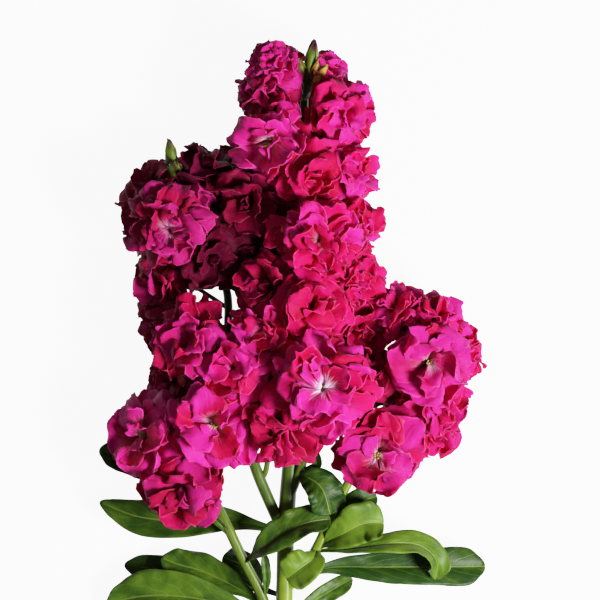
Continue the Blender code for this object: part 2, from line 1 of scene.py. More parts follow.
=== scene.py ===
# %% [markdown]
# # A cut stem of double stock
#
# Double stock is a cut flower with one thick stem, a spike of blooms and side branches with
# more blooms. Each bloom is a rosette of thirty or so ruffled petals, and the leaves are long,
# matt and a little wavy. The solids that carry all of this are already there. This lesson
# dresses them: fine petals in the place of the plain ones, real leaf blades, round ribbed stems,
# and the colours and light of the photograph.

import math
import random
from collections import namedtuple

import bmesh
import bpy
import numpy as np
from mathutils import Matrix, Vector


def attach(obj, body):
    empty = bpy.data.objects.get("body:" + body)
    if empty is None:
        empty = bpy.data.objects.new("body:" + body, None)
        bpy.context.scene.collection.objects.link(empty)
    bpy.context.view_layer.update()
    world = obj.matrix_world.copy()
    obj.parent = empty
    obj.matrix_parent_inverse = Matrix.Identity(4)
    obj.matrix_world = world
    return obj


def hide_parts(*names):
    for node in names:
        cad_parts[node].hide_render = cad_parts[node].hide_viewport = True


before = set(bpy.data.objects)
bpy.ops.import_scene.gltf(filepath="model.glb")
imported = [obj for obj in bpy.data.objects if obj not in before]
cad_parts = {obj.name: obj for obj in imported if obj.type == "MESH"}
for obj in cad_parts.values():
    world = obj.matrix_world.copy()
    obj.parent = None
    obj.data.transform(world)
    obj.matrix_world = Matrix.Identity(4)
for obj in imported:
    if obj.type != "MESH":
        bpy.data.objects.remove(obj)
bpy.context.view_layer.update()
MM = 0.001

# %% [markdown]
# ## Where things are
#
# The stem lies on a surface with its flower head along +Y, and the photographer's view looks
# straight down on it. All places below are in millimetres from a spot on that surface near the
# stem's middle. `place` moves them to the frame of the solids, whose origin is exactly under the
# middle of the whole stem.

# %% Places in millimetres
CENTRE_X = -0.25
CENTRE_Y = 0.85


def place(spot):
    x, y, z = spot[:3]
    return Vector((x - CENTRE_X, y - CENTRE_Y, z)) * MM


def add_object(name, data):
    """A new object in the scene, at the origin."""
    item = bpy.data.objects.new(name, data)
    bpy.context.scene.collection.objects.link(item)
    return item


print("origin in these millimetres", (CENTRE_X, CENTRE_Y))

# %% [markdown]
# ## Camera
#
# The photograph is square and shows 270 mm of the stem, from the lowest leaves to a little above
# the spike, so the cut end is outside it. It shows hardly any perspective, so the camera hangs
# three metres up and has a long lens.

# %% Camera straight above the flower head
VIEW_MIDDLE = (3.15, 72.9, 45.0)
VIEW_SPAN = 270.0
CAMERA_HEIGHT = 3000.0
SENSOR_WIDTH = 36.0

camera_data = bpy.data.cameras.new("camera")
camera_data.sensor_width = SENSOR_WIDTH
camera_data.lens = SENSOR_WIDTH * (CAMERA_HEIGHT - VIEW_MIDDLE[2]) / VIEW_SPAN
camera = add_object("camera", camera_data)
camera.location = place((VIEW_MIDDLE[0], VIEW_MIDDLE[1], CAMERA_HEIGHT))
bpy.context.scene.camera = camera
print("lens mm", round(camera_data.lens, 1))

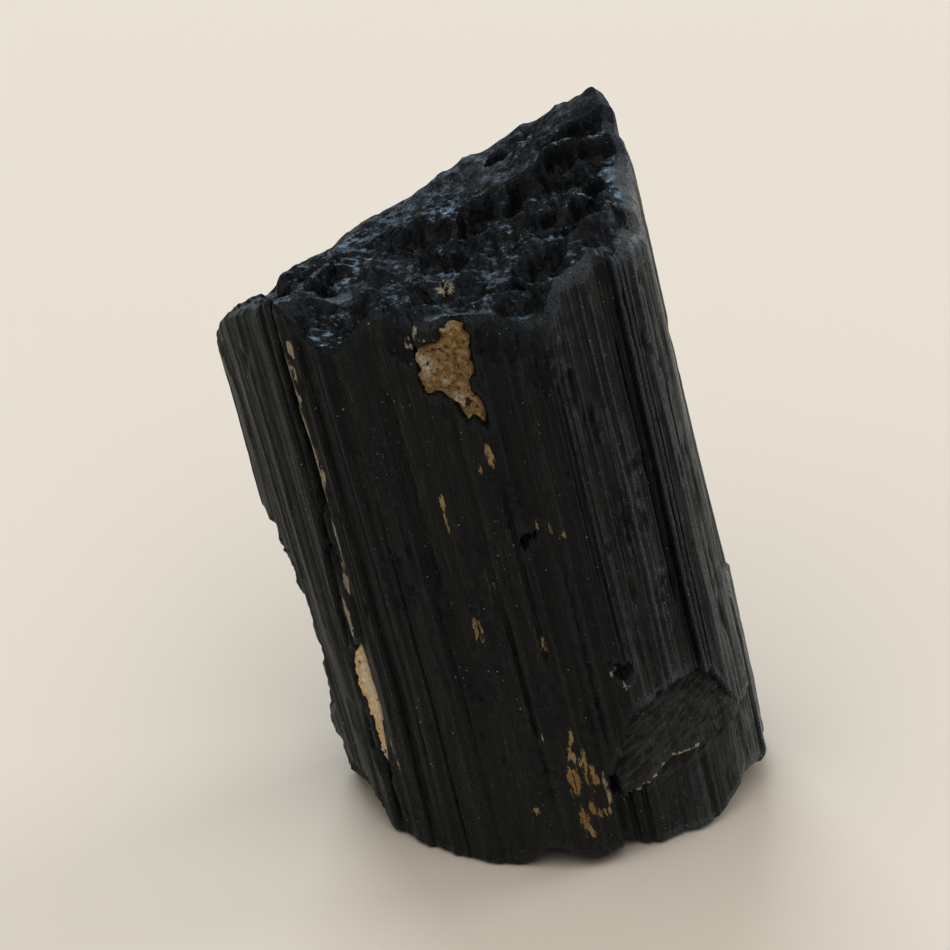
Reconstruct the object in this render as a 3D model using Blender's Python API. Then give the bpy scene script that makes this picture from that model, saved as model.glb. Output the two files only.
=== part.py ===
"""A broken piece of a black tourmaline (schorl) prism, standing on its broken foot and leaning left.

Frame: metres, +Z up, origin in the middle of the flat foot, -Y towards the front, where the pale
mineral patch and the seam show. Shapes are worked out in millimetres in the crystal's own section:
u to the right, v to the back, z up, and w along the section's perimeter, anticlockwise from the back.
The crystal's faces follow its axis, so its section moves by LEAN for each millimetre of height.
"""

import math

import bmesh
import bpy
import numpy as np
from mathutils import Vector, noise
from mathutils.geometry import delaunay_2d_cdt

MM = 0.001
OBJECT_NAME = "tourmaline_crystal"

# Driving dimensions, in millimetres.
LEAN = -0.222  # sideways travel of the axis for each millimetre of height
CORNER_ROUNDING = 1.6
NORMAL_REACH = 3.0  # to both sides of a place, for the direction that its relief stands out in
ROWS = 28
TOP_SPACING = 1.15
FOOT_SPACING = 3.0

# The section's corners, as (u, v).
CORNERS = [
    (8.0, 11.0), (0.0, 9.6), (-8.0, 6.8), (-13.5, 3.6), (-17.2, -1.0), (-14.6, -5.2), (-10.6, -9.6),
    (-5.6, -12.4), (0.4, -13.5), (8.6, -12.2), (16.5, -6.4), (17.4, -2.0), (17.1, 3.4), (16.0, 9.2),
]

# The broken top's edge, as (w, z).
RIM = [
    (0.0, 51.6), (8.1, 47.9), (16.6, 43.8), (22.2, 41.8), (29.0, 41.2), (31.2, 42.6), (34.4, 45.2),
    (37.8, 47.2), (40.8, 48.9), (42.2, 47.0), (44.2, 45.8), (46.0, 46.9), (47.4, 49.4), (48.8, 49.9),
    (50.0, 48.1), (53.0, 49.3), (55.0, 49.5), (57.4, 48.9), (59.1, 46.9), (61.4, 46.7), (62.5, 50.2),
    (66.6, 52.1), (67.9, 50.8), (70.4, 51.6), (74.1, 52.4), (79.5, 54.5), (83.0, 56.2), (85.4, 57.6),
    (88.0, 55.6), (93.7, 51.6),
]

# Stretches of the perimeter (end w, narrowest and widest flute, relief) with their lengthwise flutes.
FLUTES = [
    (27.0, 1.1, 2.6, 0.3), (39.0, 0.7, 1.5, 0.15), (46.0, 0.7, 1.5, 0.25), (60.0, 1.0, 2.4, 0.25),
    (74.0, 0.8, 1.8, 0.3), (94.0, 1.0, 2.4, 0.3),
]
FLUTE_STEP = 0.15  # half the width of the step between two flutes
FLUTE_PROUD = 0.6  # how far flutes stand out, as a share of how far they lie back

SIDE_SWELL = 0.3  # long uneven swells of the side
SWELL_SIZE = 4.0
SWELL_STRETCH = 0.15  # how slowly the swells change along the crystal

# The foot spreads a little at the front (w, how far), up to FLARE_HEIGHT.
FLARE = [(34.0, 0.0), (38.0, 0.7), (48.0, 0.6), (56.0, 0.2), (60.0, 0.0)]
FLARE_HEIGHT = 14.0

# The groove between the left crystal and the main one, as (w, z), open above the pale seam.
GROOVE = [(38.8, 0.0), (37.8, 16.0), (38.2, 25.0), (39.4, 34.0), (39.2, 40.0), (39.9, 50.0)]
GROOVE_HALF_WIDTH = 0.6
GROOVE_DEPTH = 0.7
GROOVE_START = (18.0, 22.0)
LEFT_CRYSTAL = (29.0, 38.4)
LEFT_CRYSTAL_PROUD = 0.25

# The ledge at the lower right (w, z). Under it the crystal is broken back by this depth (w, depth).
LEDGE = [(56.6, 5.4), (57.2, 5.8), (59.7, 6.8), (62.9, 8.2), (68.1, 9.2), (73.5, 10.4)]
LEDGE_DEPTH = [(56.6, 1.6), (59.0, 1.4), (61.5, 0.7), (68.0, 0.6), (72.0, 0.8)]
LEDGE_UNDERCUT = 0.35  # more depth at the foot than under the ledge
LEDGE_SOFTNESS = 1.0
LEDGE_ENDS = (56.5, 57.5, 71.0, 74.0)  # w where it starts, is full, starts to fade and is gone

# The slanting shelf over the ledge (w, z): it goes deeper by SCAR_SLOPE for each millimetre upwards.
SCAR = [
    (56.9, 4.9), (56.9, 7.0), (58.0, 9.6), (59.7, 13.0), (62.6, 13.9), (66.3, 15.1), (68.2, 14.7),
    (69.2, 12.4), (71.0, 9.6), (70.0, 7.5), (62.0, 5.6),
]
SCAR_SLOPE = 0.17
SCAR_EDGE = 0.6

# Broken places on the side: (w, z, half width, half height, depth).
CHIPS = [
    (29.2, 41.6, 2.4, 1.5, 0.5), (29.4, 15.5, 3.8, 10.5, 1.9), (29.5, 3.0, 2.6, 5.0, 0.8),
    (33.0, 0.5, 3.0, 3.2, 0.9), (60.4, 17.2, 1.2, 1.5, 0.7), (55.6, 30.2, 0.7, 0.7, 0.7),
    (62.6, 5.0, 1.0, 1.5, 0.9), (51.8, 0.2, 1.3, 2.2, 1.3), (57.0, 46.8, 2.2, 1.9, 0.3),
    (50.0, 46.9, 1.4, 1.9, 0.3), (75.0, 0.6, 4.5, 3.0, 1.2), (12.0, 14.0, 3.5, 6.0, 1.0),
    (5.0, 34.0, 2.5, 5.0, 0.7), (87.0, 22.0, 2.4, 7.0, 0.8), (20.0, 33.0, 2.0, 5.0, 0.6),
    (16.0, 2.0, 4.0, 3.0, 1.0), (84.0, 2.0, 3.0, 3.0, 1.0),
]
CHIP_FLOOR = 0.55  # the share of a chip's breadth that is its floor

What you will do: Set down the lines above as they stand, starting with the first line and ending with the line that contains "if empty is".

Task response:
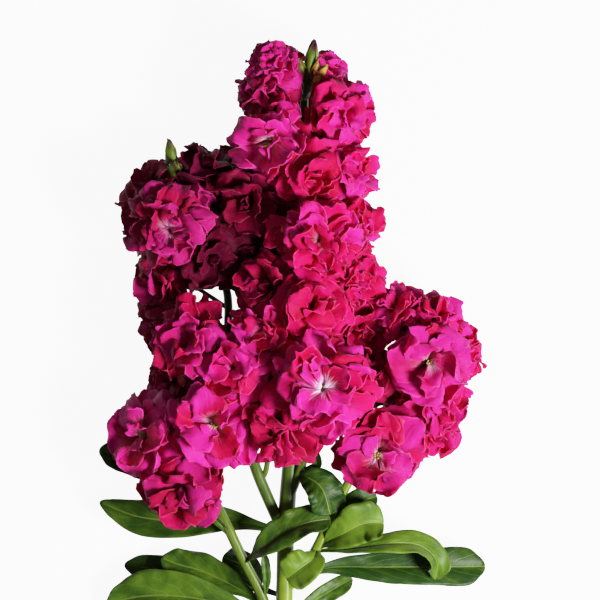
Continue the Blender code for this object: part 2, from line 1 of scene.py. More parts follow.
=== scene.py ===
# %% [markdown]
# # A cut stem of double stock
#
# Double stock is a cut flower with one thick stem, a spike of blooms and side branches with
# more blooms. Each bloom is a rosette of thirty or so ruffled petals, and the leaves are long,
# matt and a little wavy. The solids that carry all of this are already there. This lesson
# dresses them: fine petals in the place of the plain ones, real leaf blades, round ribbed stems,
# and the colours and light of the photograph.

import math
import random
from collections import namedtuple

import bmesh
import bpy
import numpy as np
from mathutils import Matrix, Vector


def attach(obj, body):
    empty = bpy.data.objects.get("body:" + body)
    if empty is None:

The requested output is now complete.